■ EXERCISE DETAILS:
Quote the full listing word for word.

■ DATA SEGMENT:
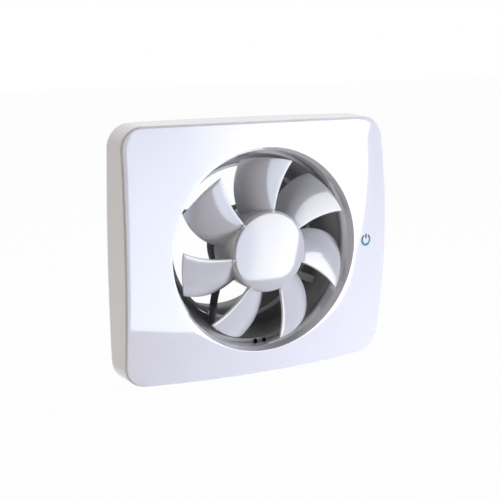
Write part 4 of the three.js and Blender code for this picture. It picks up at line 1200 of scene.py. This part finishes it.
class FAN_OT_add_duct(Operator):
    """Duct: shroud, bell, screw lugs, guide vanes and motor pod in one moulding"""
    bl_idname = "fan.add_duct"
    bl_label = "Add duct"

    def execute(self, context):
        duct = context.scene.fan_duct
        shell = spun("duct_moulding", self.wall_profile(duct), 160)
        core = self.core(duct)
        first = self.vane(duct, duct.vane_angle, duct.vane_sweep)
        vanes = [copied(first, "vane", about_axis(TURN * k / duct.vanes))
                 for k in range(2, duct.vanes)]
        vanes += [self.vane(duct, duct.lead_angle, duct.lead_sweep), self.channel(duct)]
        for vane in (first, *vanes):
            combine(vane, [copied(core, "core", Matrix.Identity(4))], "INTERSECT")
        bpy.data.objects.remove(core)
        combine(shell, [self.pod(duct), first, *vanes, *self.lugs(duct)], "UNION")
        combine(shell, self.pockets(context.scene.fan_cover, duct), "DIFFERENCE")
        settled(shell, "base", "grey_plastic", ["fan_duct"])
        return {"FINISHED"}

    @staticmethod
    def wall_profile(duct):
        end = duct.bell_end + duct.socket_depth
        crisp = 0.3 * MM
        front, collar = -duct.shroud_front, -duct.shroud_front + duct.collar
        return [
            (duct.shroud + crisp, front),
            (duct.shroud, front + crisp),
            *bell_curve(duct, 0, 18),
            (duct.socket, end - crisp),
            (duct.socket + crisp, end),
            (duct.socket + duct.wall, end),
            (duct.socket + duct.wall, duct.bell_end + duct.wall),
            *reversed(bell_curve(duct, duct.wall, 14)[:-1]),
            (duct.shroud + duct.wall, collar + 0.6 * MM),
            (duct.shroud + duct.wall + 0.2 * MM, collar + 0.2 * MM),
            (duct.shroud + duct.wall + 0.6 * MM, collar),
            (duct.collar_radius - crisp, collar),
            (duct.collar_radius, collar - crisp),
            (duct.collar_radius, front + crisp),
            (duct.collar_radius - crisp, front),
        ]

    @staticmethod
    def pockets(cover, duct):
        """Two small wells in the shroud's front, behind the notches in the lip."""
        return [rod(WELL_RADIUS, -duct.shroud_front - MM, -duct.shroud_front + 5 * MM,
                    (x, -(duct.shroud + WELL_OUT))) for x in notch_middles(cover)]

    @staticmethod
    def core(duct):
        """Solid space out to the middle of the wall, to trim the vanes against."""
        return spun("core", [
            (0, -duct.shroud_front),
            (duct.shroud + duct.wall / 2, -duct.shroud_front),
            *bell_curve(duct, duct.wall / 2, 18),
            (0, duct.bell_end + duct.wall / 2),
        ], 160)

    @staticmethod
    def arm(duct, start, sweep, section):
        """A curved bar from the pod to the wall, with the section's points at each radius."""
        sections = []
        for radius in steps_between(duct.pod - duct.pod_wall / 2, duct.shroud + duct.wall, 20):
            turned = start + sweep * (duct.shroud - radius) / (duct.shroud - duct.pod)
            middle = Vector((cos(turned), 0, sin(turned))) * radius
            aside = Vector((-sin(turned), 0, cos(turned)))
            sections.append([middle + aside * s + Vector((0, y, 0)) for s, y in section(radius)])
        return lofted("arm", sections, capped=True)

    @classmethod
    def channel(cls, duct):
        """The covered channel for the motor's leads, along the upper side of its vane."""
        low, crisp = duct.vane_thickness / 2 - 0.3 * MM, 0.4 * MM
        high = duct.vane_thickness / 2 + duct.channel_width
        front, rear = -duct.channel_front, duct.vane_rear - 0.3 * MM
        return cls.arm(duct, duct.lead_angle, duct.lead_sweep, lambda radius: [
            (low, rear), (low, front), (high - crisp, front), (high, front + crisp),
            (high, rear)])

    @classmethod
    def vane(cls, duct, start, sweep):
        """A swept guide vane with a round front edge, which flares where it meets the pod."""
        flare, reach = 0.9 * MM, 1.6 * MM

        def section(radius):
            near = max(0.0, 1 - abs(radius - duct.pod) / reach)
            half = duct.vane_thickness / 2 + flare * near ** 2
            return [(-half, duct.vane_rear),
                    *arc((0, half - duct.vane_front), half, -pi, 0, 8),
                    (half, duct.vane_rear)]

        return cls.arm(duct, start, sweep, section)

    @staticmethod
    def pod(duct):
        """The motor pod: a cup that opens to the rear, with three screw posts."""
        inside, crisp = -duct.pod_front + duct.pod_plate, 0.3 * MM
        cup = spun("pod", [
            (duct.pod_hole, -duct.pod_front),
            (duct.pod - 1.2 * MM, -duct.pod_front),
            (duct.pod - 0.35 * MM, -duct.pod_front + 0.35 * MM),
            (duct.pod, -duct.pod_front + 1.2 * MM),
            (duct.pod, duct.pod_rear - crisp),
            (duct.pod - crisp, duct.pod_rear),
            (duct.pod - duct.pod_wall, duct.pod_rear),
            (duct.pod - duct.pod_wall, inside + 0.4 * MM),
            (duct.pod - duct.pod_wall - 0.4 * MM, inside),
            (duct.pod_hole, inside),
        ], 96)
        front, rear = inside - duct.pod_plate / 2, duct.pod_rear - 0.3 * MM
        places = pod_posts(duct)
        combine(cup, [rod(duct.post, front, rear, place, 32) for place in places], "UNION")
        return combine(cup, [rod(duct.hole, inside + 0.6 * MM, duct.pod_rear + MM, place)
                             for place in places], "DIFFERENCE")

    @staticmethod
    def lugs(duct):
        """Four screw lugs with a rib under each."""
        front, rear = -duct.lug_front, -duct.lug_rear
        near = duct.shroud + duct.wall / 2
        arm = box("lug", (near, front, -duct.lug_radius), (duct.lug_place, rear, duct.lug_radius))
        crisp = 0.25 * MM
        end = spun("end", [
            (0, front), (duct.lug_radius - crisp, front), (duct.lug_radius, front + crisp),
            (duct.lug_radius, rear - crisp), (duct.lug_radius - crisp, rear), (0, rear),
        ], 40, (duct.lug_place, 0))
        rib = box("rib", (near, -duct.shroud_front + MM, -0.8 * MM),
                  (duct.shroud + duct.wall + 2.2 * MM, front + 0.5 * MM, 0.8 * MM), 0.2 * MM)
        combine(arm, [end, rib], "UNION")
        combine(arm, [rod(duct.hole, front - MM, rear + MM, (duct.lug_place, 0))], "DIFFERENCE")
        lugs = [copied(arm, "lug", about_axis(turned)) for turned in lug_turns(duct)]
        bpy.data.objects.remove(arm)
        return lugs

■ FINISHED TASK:
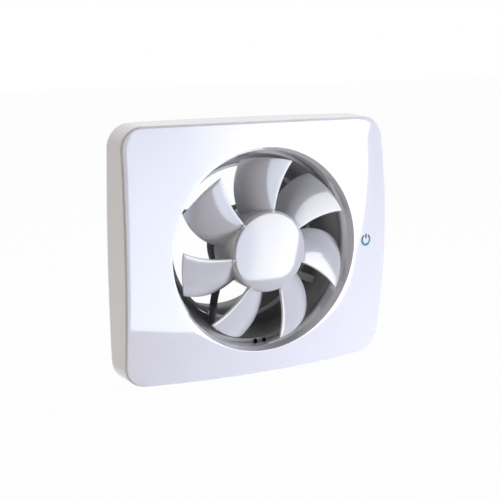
Write part 4 of the three.js and Blender code for this picture. It picks up at line 1200 of scene.py. This part finishes it.
class FAN_OT_add_duct(Operator):
    """Duct: shroud, bell, screw lugs, guide vanes and motor pod in one moulding"""
    bl_idname = "fan.add_duct"
    bl_label = "Add duct"

    def execute(self, context):
        duct = context.scene.fan_duct
        shell = spun("duct_moulding", self.wall_profile(duct), 160)
        core = self.core(duct)
        first = self.vane(duct, duct.vane_angle, duct.vane_sweep)
        vanes = [copied(first, "vane", about_axis(TURN * k / duct.vanes))
                 for k in range(2, duct.vanes)]
        vanes += [self.vane(duct, duct.lead_angle, duct.lead_sweep), self.channel(duct)]
        for vane in (first, *vanes):
            combine(vane, [copied(core, "core", Matrix.Identity(4))], "INTERSECT")
        bpy.data.objects.remove(core)
        combine(shell, [self.pod(duct), first, *vanes, *self.lugs(duct)], "UNION")
        combine(shell, self.pockets(context.scene.fan_cover, duct), "DIFFERENCE")
        settled(shell, "base", "grey_plastic", ["fan_duct"])
        return {"FINISHED"}

    @staticmethod
    def wall_profile(duct):
        end = duct.bell_end + duct.socket_depth
        crisp = 0.3 * MM
        front, collar = -duct.shroud_front, -duct.shroud_front + duct.collar
        return [
            (duct.shroud + crisp, front),
            (duct.shroud, front + crisp),
            *bell_curve(duct, 0, 18),
            (duct.socket, end - crisp),
            (duct.socket + crisp, end),
            (duct.socket + duct.wall, end),
            (duct.socket + duct.wall, duct.bell_end + duct.wall),
            *reversed(bell_curve(duct, duct.wall, 14)[:-1]),
            (duct.shroud + duct.wall, collar + 0.6 * MM),
            (duct.shroud + duct.wall + 0.2 * MM, collar + 0.2 * MM),
            (duct.shroud + duct.wall + 0.6 * MM, collar),
            (duct.collar_radius - crisp, collar),
            (duct.collar_radius, collar - crisp),
            (duct.collar_radius, front + crisp),
            (duct.collar_radius - crisp, front),
        ]

    @staticmethod
    def pockets(cover, duct):
        """Two small wells in the shroud's front, behind the notches in the lip."""
        return [rod(WELL_RADIUS, -duct.shroud_front - MM, -duct.shroud_front + 5 * MM,
                    (x, -(duct.shroud + WELL_OUT))) for x in notch_middles(cover)]

    @staticmethod
    def core(duct):
        """Solid space out to the middle of the wall, to trim the vanes against."""
        return spun("core", [
            (0, -duct.shroud_front),
            (duct.shroud + duct.wall / 2, -duct.shroud_front),
            *bell_curve(duct, duct.wall / 2, 18),
            (0, duct.bell_end + duct.wall / 2),
        ], 160)

    @staticmethod
    def arm(duct, start, sweep, section):
        """A curved bar from the pod to the wall, with the section's points at each radius."""
        sections = []
        for radius in steps_between(duct.pod - duct.pod_wall / 2, duct.shroud + duct.wall, 20):
            turned = start + sweep * (duct.shroud - radius) / (duct.shroud - duct.pod)
            middle = Vector((cos(turned), 0, sin(turned))) * radius
            aside = Vector((-sin(turned), 0, cos(turned)))
            sections.append([middle + aside * s + Vector((0, y, 0)) for s, y in section(radius)])
        return lofted("arm", sections, capped=True)

    @classmethod
    def channel(cls, duct):
        """The covered channel for the motor's leads, along the upper side of its vane."""
        low, crisp = duct.vane_thickness / 2 - 0.3 * MM, 0.4 * MM
        high = duct.vane_thickness / 2 + duct.channel_width
        front, rear = -duct.channel_front, duct.vane_rear - 0.3 * MM
        return cls.arm(duct, duct.lead_angle, duct.lead_sweep, lambda radius: [
            (low, rear), (low, front), (high - crisp, front), (high, front + crisp),
            (high, rear)])

    @classmethod
    def vane(cls, duct, start, sweep):
        """A swept guide vane with a round front edge, which flares where it meets the pod."""
        flare, reach = 0.9 * MM, 1.6 * MM

        def section(radius):
            near = max(0.0, 1 - abs(radius - duct.pod) / reach)
            half = duct.vane_thickness / 2 + flare * near ** 2
            return [(-half, duct.vane_rear),
                    *arc((0, half - duct.vane_front), half, -pi, 0, 8),
                    (half, duct.vane_rear)]

        return cls.arm(duct, start, sweep, section)

    @staticmethod
    def pod(duct):
        """The motor pod: a cup that opens to the rear, with three screw posts."""
        inside, crisp = -duct.pod_front + duct.pod_plate, 0.3 * MM
        cup = spun("pod", [
            (duct.pod_hole, -duct.pod_front),
            (duct.pod - 1.2 * MM, -duct.pod_front),
            (duct.pod - 0.35 * MM, -duct.pod_front + 0.35 * MM),
            (duct.pod, -duct.pod_front + 1.2 * MM),
            (duct.pod, duct.pod_rear - crisp),
            (duct.pod - crisp, duct.pod_rear),
            (duct.pod - duct.pod_wall, duct.pod_rear),
            (duct.pod - duct.pod_wall, inside + 0.4 * MM),
            (duct.pod - duct.pod_wall - 0.4 * MM, inside),
            (duct.pod_hole, inside),
        ], 96)
        front, rear = inside - duct.pod_plate / 2, duct.pod_rear - 0.3 * MM
        places = pod_posts(duct)
        combine(cup, [rod(duct.post, front, rear, place, 32) for place in places], "UNION")
        return combine(cup, [rod(duct.hole, inside + 0.6 * MM, duct.pod_rear + MM, place)
                             for place in places], "DIFFERENCE")

    @staticmethod
    def lugs(duct):
        """Four screw lugs with a rib under each."""
        front, rear = -duct.lug_front, -duct.lug_rear
        near = duct.shroud + duct.wall / 2
        arm = box("lug", (near, front, -duct.lug_radius), (duct.lug_place, rear, duct.lug_radius))
        crisp = 0.25 * MM
        end = spun("end", [
            (0, front), (duct.lug_radius - crisp, front), (duct.lug_radius, front + crisp),
            (duct.lug_radius, rear - crisp), (duct.lug_radius - crisp, rear), (0, rear),
        ], 40, (duct.lug_place, 0))
        rib = box("rib", (near, -duct.shroud_front + MM, -0.8 * MM),
                  (duct.shroud + duct.wall + 2.2 * MM, front + 0.5 * MM, 0.8 * MM), 0.2 * MM)
        combine(arm, [end, rib], "UNION")
        combine(arm, [rod(duct.hole, front - MM, rear + MM, (duct.lug_place, 0))], "DIFFERENCE")
        lugs = [copied(arm, "lug", about_axis(turned)) for turned in lug_turns(duct)]
        bpy.data.objects.remove(arm)
        return lugs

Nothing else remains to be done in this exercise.